Il aime rappeler qu’il est « le plus pauvre » du gouvernement. Qu’il ne savait pas comment couper le fromage sur le plateau tendu, la première fois qu’il a déjeuné dans une préfecture. Qu’il connaît toutes les chansons de Renaud et Brassens par cœur mais qu’il parle mal anglais, contrairement aux « énarques », aux « bourgeois ». Il jure qu’il n’est pas animé par la revanche sociale. « Comme dans les Oiseaux de passage, de Jean Richepin, il y a des difficultés à être un canard sauvage plutôt qu’un canard d’élevage, dit-il crânement. Evidemment, ces derniers sont plus gros et plus tranquilles, personne ne vient les effrayer. Mais ils voient et font moins de choses intéressantes. Surtout, ils n’ont pas leur liberté. »

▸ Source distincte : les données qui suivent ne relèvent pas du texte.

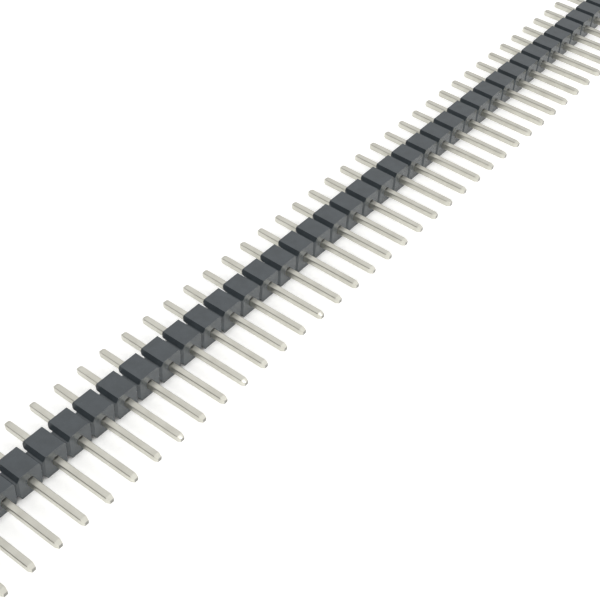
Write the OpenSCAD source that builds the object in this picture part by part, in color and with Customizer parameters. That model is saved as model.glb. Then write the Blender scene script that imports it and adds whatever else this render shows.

Libre, peut-être ; méthodique, certainement, notamment dans la construction de ses réseaux. Il est toujours le premier à souhaiter un bon anniversaire, s’inquiéter d’un parent malade ou envoyer un mot pour une défaite électorale. Même l’ancien président de l’Assemblée, Richard Ferrand, qui s’agaçait auprès d’« Emmanuel » des initiatives martiales de ce ministre si droitier, saluait son savoir-faire. « Il est quand même très sympa ce garçon, quelle énergie », convenait-il au printemps alors que son déjeuner, à l’hôtel de Lassay, venait d’être interrompu par un appel de « Gérald », qui lui proposait de venir dîner avec Dupond-Moretti, que Ferrand apprécie. Les jeunes élus macronistes adorent l’entendre raconter, autour d’un whisky, des anecdotes hilarantes sur Sarkozy, qu’il imite comme personne. Il a également reçu tous les nouveaux députés, au lendemain des législatives.

 

« Moins de visios, plus de bistrots »

Inconnu des Français il y a cinq ans, il est devenu incontournable au sein de la Macronie. Le futur patron de Renaissance, Stéphane Séjourné, lui a demandé de s’occuper de la formation au sein du parti. Il a dit oui, soulagé de constater que le député européen, formé au Parti socialiste (PS), a l’intention de revenir à une conception partisane plus classique, de chair et de sang, loin de la « start-up nation ». « Il y aura des cotisations, des élections internes, des débats d’idées, on aura le droit de ne pas être d’accord, se félicite Darmanin, qui n’avait pas trouvé sa place à La République en marche (LRM). J’étais dans le monde de Newton, on arrivait dans le monde d’Einstein. Tout était relatif… J’ai essayé de résumer cela dans une phrase – “moins de visios, plus de bistrots” – qu’on m’a longtemps reprochée. Maintenant, on me dit : “Tu avais raison.” »

Lui ne jure que par la proximité, le porte-à-porte : « Tout Tourcoing a mon portable ! » Les résultats des élections locales, calamiteuses pour LRM, ont validé ses intuitions. Aujourd’hui, il regrette que trop peu de ministres se soient risqués aux législatives. « Le président aime bien l’idée d’avoir de jeunes généraux sur le pont d’Arcole, qui vont au combat politique, ne se contentent pas de gérer, croit-il. Le pire, c’est quand les jeunes généraux deviennent maréchaux d’Empire, remplis de titres et de médailles, et ne prennent plus aucun risque pour lui. »

Alors que l’été s’achève, il lit partout qu’à ce rythme-là, il ne tiendra pas cinq ans. « C’est mal me connaître, rétorque-t-il. A Beauvau, il faut être dur au mal. » Au ministère, celui qui aime s’attarder devant la galerie de portraits de ses prédécesseurs a noté que la durée moyenne à ce poste n’excédait pas un an. « Le dernier qui a fait plus de trois ans, c’est-à-dire plus que Defferre, c’était Marcellin, c’était il y a quarante-cinq ans ! » Lui est le plus jeune ministre de l’intérieur sous la VRépublique. Il jure que si son ascension devait s’enrayer, il aurait une « deuxième vie ». « Ce que personne ne comprend, c’est que le jour où je suis devenu pour la première fois député, j’étais déjà comblé. J’étais déjà une anomalie statistique », dit-il. Contrairement à Nicolas Sarkozy, qui mimait parfois une aiguille dans le bras, la politique n’est pas une drogue. « Non, je ne suis pas comme ça »,affirme-t-il. Il s’arrête, se tait. « Enfin, j’espère… » Dans la résidence du préfet de Mayotte, le ventilateur continue sa ronde, hypnotique.